Soundstage, Imaging and Separation –
As the P2 lacks the outright resolution and extension of the P1, it also fails to retain the wide open soundstage that model could produce. Width is still commendable but they never reach outside the head and depth is more intimate. As a result, the P2 is just above average in space but is quite coherent in its presentation. Imaging is accurate though some details can be too distant due to their sculpted treble and lower midrange. Centre image is strong and separation is very good on account of their cleaner, clearer sound.
The P2 was designed to be much easier to drive than its predecessor that could struggle during portable use.

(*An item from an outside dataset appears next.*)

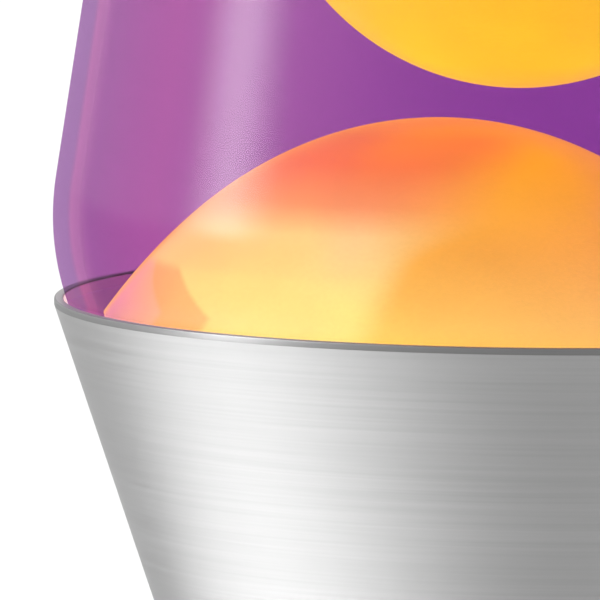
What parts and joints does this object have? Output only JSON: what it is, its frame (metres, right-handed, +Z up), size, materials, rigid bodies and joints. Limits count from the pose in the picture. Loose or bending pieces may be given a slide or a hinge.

And with a 16ohm impedance and 100dB sensitivity, that is no longer the case with the P2. While not the most sensitive earphone around this price nor the outright easiest to drive, the P2 will happily sing from any decent smartphone. And being a single dynamic driver earphone, they also aren’t overly affected by output impedance if at all, I didn’t notice huge tonal changes when switching from my Chord Mojo to my HTC 10 besides the tone of the sources themselves. That said, the P2 scales better than most competing earphones, thriving off some additional amplification and a musical source. The aforementioned Mojo provided an excellent companion as did the Shozy Alien+ that both granted lower mids with a bit more body and smoothed the P2’s treble response. And even affordable sources like the Fiio Q1 MKII provided a nice bump over my smartphone with a noticeably smoother sound, more treble body and detail in addition to a little more bass control. The P2 is certainly a lot easier to drive than the P1 and doesn’t absolutely require a DAC/AMP but it does benefit quite a bit from a musical dedicated source.